## begin
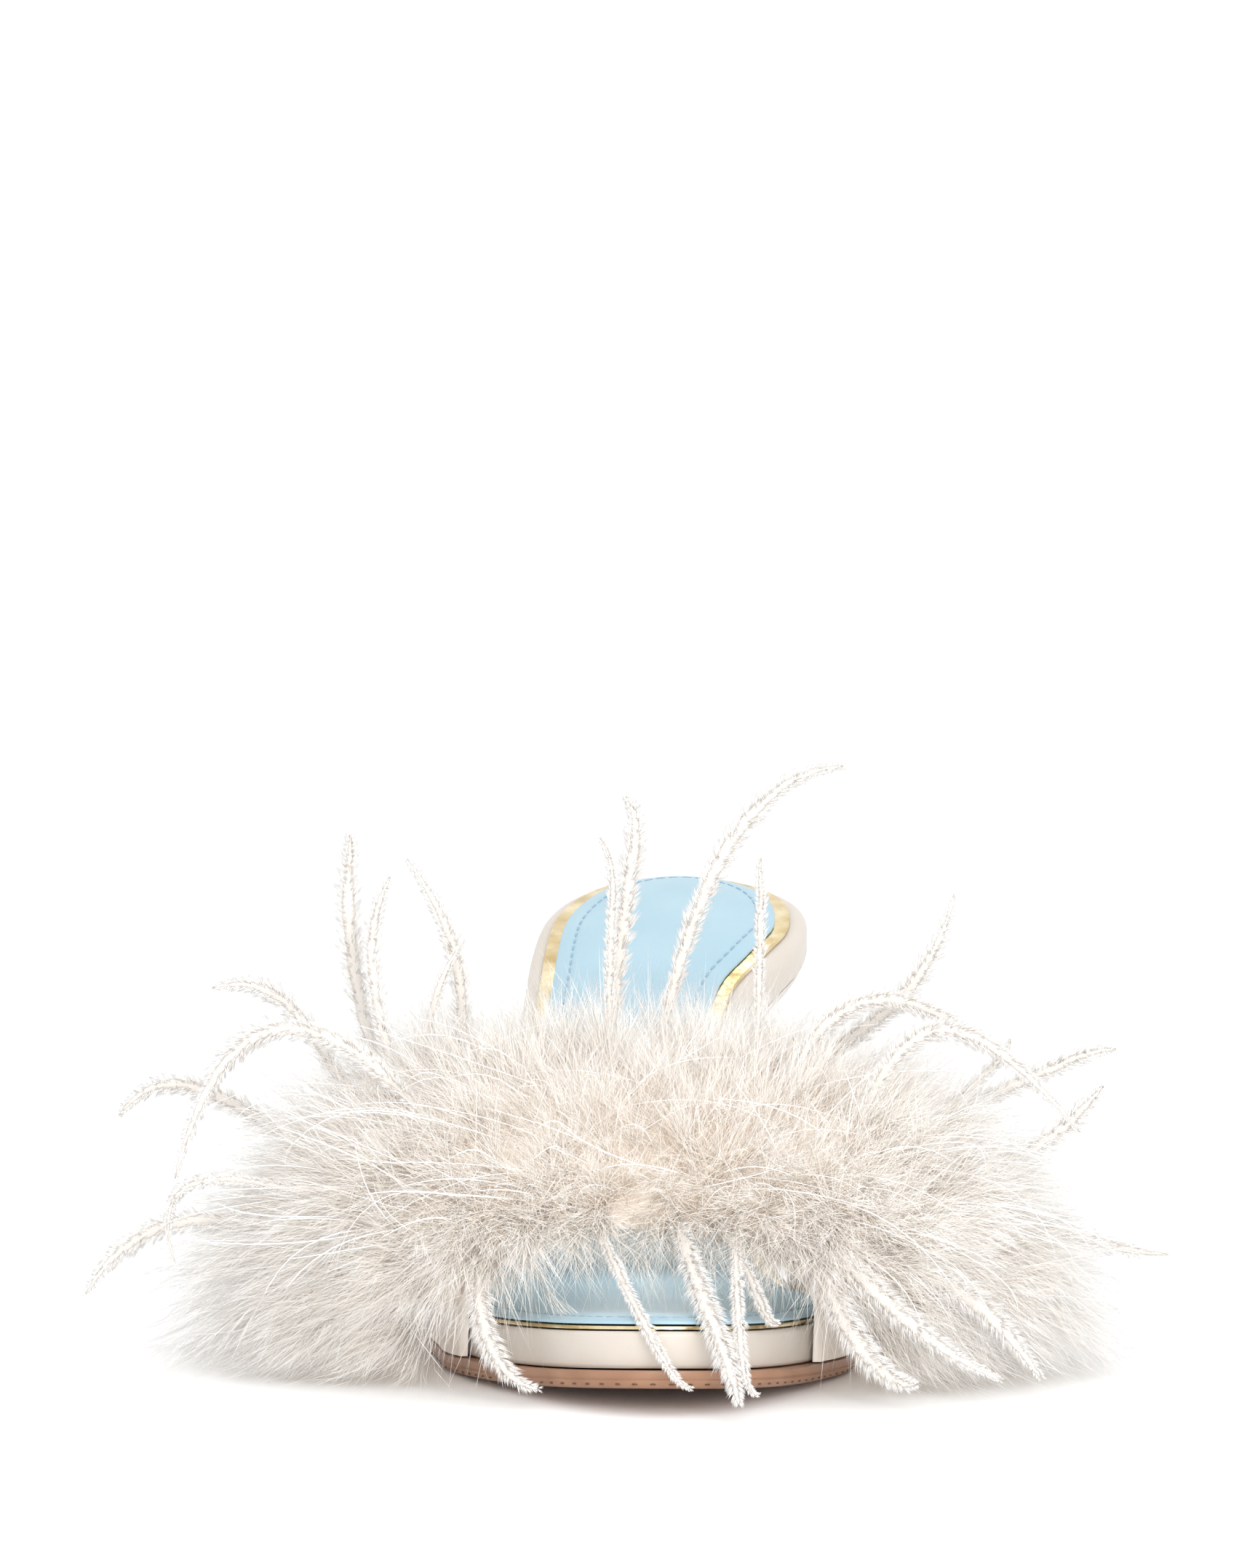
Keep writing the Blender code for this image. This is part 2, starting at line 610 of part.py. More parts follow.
def marabou_trim(finish):
    """The down round the upper, with one lock drawn out of each cell that holds no ostrich strand."""
    bm = bmesh.new()
    loops = loft(bm, [puff_ring(cell_share(i)) for i in range(ACROSS_CELLS + 1)])
    bmesh.ops.recalc_face_normals(bm, faces=bm.faces)
    rng = random.Random(SEED)
    taken = {row["seat"] for row in PLUMES}
    keep_clear = [surface(plume_rings(row, GAP)) for row in PLUMES]
    for i in range(ACROSS_CELLS):
        for k in range(ALONG_CELLS):
            across = 0.5 * (cell_share(i) + cell_share(i + 1))
            crown = math.sin(math.pi * across) ** 2
            length = LOCK_LENGTH * mix(1.0, LOCK_CROWN_SHARE, crown) * rng.uniform(0.75, 1.15)
            lean = Vector((rng.uniform(-0.12, 0.12), rng.uniform(-0.12, 0.12), 0))
            if (i, k) in taken:
                continue
            base = [loops[i][k], loops[i][k + 1], loops[i + 1][k + 1], loops[i + 1][k]]
            corners = [vert.co.copy() for vert in base]
            direction = growth(across, 0.5 * (cell_turn(k) + cell_turn(k + 1)))
            rings, tree = fitted_lock(corners, direction, length, lean, keep_clear)
            if rings is None:
                continue
            keep_clear.append(tree)
            face = next(face for face in base[0].link_faces if set(face.verts) == set(base))
            bm.faces.remove(face)
            previous = base
            for ring in rings:
                current = [bm.verts.new(point) for point in ring]
                for n in range(4):
                    m = (n + 1) % 4
                    bm.faces.new((previous[n], previous[m], current[m], current[n]))
                previous = current
            bm.faces.new(previous)
    return add_object("marabou_trim", bm, finish, sharp_degrees=60)


def bezier(points, t):
    a, b, c, d = points
    s = 1 - t
    return a * s**3 + b * 3 * s * s * t + c * 3 * s * t * t + d * t**3


def feather_place(shares):
    return Vector((shares[0] * PUFF_HALF_WIDTH, shares[1] * TOE_LENGTH, shares[2] * PUFF_HEIGHT))


def plume_rings(row, extra=0.0):
    """The sections of one long strand: a flat tapering ribbon that stands over its cell of the down."""
    i, k = row["seat"]
    across = 0.5 * (cell_share(i) + cell_share(i + 1))
    turn = 0.5 * (cell_turn(k) + cell_turn(k + 1))
    corners = [puff_point(cell_share(i + a), cell_turn(k + b)) for a, b in ((0, 0), (1, 0), (1, 1), (0, 1))]
    direction = growth(across, turn)
    normal = (corners[2] - corners[0]).cross(corners[3] - corners[1]).normalized()
    if normal.dot(direction) < 0:
        normal = -normal
    root = sum(corners, Vector()) / 4 + normal * (2.5 * GAP - extra)
    via, tip = feather_place(row["via"]), feather_place(row["tip"])
    arc = (via - root) * 4 / 3 - (tip - root) / 3
    leave = root + mix(arc, direction * arc.length, PLUME_STRAIGHT)
    arrive = (8 * via - root - 3 * leave - tip) / 3
    path = (root, leave, arrive, tip)
    rings = []
    flat = (tip - root).cross(Vector((0, 1, 0)))
    for n in range(PLUME_CELLS + 1):
        t = n / PLUME_CELLS
        ahead = (bezier(path, min(t + 0.01, 1)) - bezier(path, max(t - 0.01, 0))).normalized()
        flat = (flat - ahead * flat.dot(ahead)).normalized()
        thin = ahead.cross(flat).normalized()
        swell = math.sin(math.pi * min(0.12 + 0.8 * t, 1)) ** 0.6
        half = max(0.5 * PLUME_WIDTH * swell * (1 - 0.5 * t), 0.5 * PLUME_TIP)
        middle = bezier(path, t)
        wide, deep = flat * (half + extra), thin * (0.45 * half + extra)
        rings.append([middle + wide, middle + deep, middle - wide, middle - deep])
    return rings


def plume(number, row, finish):
    bm = bmesh.new()
    loft(bm, plume_rings(row))
    return add_object(f"ostrich_plume_{number:02d}", bm, finish)


def main():
    for old in list(bpy.data.objects):
        bpy.data.objects.remove(old, do_unlink=True)
    ivory = material("ivory_leather", (0.80, 0.74, 0.66), 0.42)
    tan = material("tan_sole_leather", (0.46, 0.28, 0.18), 0.45)
    gold = material("gold_foil_leather", (0.72, 0.55, 0.26), 0.28, 0.9)
    blue = material("pale_blue_leather", (0.55, 0.74, 0.84), 0.5)
    rubber = material("heel_tip_rubber", (0.42, 0.27, 0.18), 0.6)
    down = material("marabou_down", (0.88, 0.84, 0.78), 0.9)
    strand = material("ostrich_strand", (0.90, 0.87, 0.83), 0.85)
    outsole(tan)
    covered_insole(ivory)
    metallic_trim(gold)
    padded_sock(blue)
    upper(ivory)
    covered_heel(ivory)
    top_piece(rubber)
    marabou_trim(down)
    for number, row in enumerate(PLUMES, start=1):
        plume(number, row, strand)


main()
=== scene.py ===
"""The finished look of a right-foot marabou mule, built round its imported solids.

Laid out as a Blender add-on: the sizes and colours that a user would change are properties, each piece has
its own operator, and a panel in the sidebar lists them. Lengths are in metres and the toe points to -Y.
"""

import math

import bmesh
import bpy
import numpy as np
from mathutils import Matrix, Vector


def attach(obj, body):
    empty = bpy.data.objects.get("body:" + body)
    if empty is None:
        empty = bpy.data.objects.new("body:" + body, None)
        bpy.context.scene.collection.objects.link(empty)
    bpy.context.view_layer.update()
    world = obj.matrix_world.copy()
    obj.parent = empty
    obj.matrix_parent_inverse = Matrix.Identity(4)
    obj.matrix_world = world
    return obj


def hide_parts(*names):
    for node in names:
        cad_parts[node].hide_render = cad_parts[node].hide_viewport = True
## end
◆ **DIRECTIONS**:
Write out the lines above, starting at the line that contains "covered_insole(ivory)" and ending with the final line, and nothing else; copy them exactly.

◆ **THE REPLY**:
    covered_insole(ivory)
    metallic_trim(gold)
    padded_sock(blue)
    upper(ivory)
    covered_heel(ivory)
    top_piece(rubber)
    marabou_trim(down)
    for number, row in enumerate(PLUMES, start=1):
        plume(number, row, strand)


main()
=== scene.py ===
"""The finished look of a right-foot marabou mule, built round its imported solids.

Laid out as a Blender add-on: the sizes and colours that a user would change are properties, each piece has
its own operator, and a panel in the sidebar lists them. Lengths are in metres and the toe points to -Y.
"""

import math

import bmesh
import bpy
import numpy as np
from mathutils import Matrix, Vector


def attach(obj, body):
    empty = bpy.data.objects.get("body:" + body)
    if empty is None:
        empty = bpy.data.objects.new("body:" + body, None)
        bpy.context.scene.collection.objects.link(empty)
    bpy.context.view_layer.update()
    world = obj.matrix_world.copy()
    obj.parent = empty
    obj.matrix_parent_inverse = Matrix.Identity(4)
    obj.matrix_world = world
    return obj


def hide_parts(*names):
    for node in names:
        cad_parts[node].hide_render = cad_parts[node].hide_viewport = True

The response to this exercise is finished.